La scelta della pdc ridotta assieme alla ripresa ravvicinata è quella giusta quando a interessare non è l’ambiente ma la persona. E della persona l’animo, i sentimenti, perché diversamente si sarebbe scelta una figura intera.

Ma poi ti vengono in mente altre considerazioni, e pensi che inquadrare è frutto di una scelta e significa includere ma al tempo stesso escludere. E quindi pensi al campo e al fuori campo. E pensi a quel fuori campo che non è ai lati dell’inquadratura e non è nemmeno davanti, magari occultato da una tenda. Pensi al fuori campo che è dietro la fotocamera e che include il fotografo. E quando il soggetto guarda in macchina, lo evoca, lo rivela quel fuori campo (che in gergo cinematografico viene nominato “quarta parete”). Così che l’immagine rivela una relazione fra il bambino e il fotografo. E inizi a pensare a un altro fuori campo, quello temporale: cosa avrà detto il fotografo al bambino per porlo davanti alla fotocamera? E cosa dopo lo scatto? Gli avrà fatto una carezza? Gli avrà offerto una caramella? Il bimbo sarà corso dai genitori o si sarà attardato a guardarsi sul display? E osservi il suo sguardo serio e triste. Espressione del carattere o imbarazzo nei confronti dell’adulto che lo sta osservando attraverso il mirino della reflex?

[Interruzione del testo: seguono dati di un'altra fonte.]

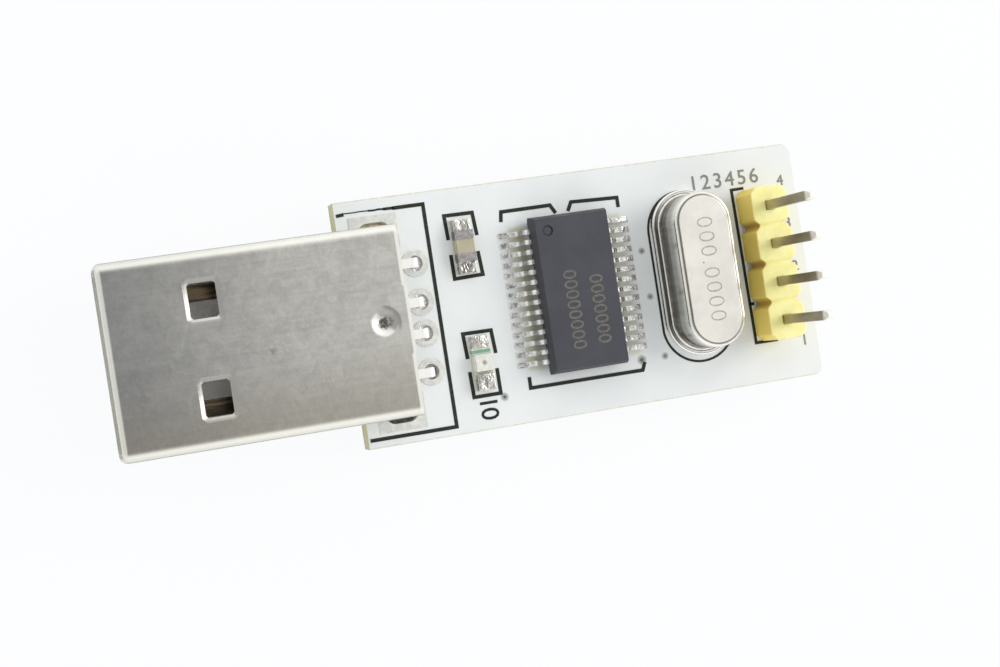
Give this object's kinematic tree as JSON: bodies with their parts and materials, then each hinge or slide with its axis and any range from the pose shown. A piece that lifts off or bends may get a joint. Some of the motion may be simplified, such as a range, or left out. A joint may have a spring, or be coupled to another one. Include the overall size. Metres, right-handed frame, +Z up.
{
  "type": "usb to serial adapter module",
  "caption": "Small white circuit board with a metal USB plug at one end, a chip, a crystal can and a yellow pin header at the other.",
  "frame": {"origin": "under the middle of the module's outer box, level with the cut ends of the leads that come through the board", "axes": "+X from the USB plug towards the pin header, +Y across the board, +Z up on the component side, along the header's pins"},
  "size_m": [0.047, 0.0158, 0.012],
  "materials": {
    "board_white": "satin white solder mask on glass epoxy, tan cut edges",
    "pad_tin": "levelled tin over copper",
    "shell_steel": "matt nickel plated steel sheet, lightly scratched",
    "insulator_white": "moulded white plastic",
    "contact_gold": "thin gold over copper alloy",
    "chip_plastic": "matt black moulding compound",
    "lead_tin": "matt tin plate",
    "solder": "bright uneven solder",
    "can_nickel": "bright nickel plate",
    "seal_glass": "dark glass bead",
    "quartz": "polished quartz",
    "header_yellow": "satin yellow nylon",
    "pin_tin": "tin over brass, bright cut ends",
    "ceramic_tan": "fired brown ceramic",
    "alumina_white": "white alumina with a dark glazed face",
    "end_tin": "tin plated end",
    "lamp_board": "white laminate with a green mark",
    "lamp_die": "bare chip",
    "lamp_clear": "clear epoxy"
  },
  "bodies": {
    "root": {"capacitor_body": "ceramic_tan", "capacitor_ends": "end_tin", "chip_body": "chip_plastic", "chip_leads_left": "lead_tin", "chip_leads_right": "lead_tin", "circuit_board": "board_white", "copper_pads_bottom": "pad_tin", "copper_pads_top": "pad_tin", "crystal_base": "can_nickel", "crystal_blank": "quartz", "crystal_can": "can_nickel", "crystal_clips": "lead_tin", "crystal_lead_1": "lead_tin", "crystal_lead_2": "lead_tin", "crystal_seals": "seal_glass", "header_housing": "header_yellow", "header_pin_1": "pin_tin", "header_pin_2": "pin_tin", "header_pin_3": "pin_tin", "header_pin_4": "pin_tin", "lamp_base": "lamp_board", "lamp_die": "lamp_die", "lamp_ends": "end_tin", "lamp_lens": "lamp_clear", "plug_contact_1": "contact_gold", "plug_contact_2": "contact_gold", "plug_contact_3": "contact_gold", "plug_contact_4": "contact_gold", "plug_insulator": "insulator_white", "plug_shell": "shell_steel", "resistor_bodies": "alumina_white", "resistor_ends": "end_tin", "solder_chip_left": "solder", "solder_chip_right": "solder", "solder_crystal": "solder", "solder_header": "solder", "solder_plug_pins": "solder", "solder_plug_tabs": "solder", "solder_top_parts": "solder", "solder_under_parts": "solder", "under_capacitor_bodies": "ceramic_tan", "under_capacitor_ends": "end_tin"}
  },
  "joints": []
}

Continuando a osservare la foto, noti altro. Noti che, in fondo, quel bambino sta guardando te ora. E ti accorgi che quello sguardo non ti fa più uno spettatore esterno, ma ti trascina dentro la foto, in un colloquio muto al di là dello spazio e del tempo.

Solo 800 – 900 battute spazi compresi? E come faccio?